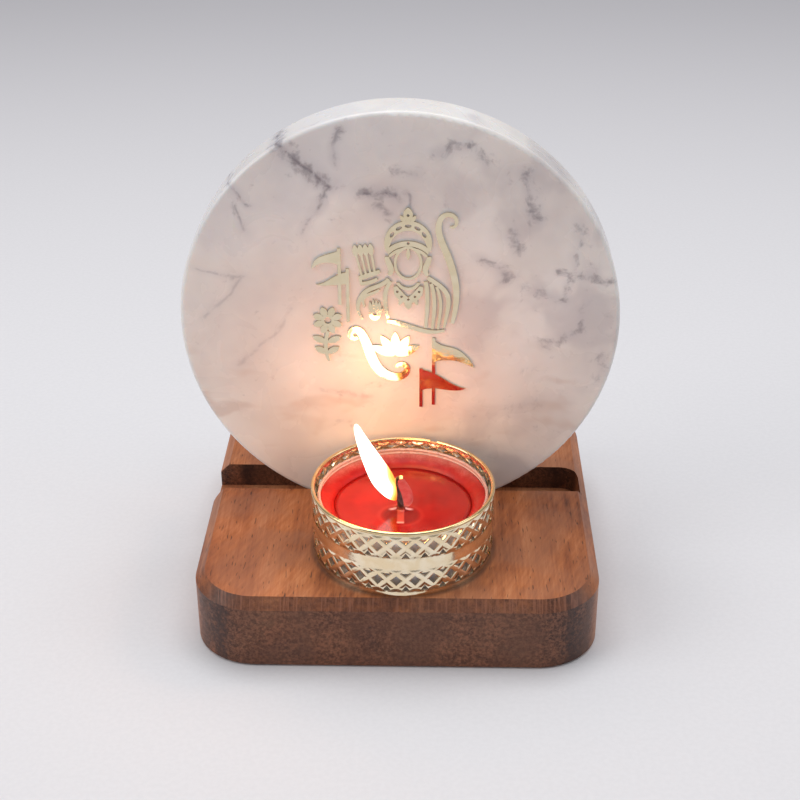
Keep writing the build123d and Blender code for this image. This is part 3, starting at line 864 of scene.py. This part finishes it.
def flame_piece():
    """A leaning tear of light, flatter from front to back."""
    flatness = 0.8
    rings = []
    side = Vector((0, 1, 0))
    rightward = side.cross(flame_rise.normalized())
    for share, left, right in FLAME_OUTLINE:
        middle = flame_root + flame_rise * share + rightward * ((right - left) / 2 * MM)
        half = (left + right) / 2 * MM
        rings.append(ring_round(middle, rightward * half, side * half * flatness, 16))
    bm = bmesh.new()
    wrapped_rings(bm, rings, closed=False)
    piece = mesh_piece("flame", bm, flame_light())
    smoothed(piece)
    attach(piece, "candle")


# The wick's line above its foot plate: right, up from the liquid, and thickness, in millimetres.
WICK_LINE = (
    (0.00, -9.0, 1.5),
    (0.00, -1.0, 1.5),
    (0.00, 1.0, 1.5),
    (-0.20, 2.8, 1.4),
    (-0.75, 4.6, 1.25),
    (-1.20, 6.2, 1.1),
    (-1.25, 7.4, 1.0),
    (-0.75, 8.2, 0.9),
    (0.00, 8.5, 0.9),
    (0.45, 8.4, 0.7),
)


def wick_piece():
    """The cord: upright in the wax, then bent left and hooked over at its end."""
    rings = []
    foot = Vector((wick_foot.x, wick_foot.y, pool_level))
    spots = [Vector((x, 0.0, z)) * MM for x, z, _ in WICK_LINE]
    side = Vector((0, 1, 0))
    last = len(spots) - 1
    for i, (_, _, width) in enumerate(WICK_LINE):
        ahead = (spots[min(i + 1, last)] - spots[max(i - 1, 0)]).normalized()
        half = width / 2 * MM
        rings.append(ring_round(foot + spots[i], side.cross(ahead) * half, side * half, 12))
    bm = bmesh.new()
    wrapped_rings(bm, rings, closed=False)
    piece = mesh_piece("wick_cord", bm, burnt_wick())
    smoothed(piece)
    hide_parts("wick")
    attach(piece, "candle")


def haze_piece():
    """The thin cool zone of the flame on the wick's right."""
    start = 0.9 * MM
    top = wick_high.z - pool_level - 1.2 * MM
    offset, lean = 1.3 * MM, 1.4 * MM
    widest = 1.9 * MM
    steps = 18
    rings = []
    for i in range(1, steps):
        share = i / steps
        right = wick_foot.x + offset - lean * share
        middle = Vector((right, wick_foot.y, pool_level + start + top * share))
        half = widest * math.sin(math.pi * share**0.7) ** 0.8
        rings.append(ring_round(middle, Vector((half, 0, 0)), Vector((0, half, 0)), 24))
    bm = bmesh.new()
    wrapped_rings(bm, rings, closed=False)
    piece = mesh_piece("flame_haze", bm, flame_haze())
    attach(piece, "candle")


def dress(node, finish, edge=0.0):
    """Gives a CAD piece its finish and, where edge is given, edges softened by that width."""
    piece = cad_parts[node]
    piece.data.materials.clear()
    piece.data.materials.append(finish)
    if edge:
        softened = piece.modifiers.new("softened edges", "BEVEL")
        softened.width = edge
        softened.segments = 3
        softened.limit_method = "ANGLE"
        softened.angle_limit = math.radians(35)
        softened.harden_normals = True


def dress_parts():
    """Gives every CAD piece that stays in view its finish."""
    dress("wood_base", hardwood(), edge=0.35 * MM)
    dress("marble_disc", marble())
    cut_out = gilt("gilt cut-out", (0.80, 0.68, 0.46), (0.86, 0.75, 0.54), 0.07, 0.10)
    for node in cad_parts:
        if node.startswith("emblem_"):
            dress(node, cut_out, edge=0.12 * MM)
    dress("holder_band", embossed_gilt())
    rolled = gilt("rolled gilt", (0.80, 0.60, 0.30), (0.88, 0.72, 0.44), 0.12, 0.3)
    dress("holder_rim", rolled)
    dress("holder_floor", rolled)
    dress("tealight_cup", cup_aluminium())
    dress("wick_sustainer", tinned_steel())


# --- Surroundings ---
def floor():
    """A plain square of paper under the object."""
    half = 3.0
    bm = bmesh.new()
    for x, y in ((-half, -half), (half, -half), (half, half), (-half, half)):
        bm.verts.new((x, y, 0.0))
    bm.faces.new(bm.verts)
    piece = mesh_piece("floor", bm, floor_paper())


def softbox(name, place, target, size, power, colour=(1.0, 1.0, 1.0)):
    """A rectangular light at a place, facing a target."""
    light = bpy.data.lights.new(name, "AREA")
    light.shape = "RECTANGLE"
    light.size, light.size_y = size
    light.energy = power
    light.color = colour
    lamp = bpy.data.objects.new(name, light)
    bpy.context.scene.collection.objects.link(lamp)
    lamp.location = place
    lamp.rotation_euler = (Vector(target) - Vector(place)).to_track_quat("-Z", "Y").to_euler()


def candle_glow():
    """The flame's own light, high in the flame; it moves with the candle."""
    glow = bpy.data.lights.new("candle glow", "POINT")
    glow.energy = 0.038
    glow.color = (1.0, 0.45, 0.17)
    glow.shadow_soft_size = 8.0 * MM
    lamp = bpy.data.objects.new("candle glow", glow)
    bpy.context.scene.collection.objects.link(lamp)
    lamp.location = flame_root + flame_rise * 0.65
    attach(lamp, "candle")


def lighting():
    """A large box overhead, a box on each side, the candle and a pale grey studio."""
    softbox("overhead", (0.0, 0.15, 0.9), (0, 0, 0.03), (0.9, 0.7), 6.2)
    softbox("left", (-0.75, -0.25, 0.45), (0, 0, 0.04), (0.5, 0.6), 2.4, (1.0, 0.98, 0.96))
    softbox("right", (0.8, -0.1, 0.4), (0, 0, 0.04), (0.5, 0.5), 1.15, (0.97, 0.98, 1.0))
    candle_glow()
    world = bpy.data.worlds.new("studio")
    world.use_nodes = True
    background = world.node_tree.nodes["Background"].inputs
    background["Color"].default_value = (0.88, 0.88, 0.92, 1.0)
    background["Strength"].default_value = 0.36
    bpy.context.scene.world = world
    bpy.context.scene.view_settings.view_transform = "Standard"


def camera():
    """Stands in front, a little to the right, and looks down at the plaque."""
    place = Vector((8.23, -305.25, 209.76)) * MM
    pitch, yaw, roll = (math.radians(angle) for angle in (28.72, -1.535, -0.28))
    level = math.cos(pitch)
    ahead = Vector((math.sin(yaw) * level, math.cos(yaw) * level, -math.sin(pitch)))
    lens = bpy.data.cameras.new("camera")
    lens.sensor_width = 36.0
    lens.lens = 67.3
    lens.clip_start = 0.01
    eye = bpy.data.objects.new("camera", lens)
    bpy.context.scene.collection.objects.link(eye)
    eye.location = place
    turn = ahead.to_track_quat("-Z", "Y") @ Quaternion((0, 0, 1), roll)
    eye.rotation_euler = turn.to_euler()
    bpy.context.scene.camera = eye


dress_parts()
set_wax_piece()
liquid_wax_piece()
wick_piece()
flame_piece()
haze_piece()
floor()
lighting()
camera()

####

Extract every line above that contains the word "lamp".

    lamp = bpy.data.objects.new(name, light)
    bpy.context.scene.collection.objects.link(lamp)
    lamp.location = place
    lamp.rotation_euler = (Vector(target) - Vector(place)).to_track_quat("-Z", "Y").to_euler()
    lamp = bpy.data.objects.new("candle glow", glow)
    bpy.context.scene.collection.objects.link(lamp)
    lamp.location = flame_root + flame_rise * 0.65
    attach(lamp, "candle")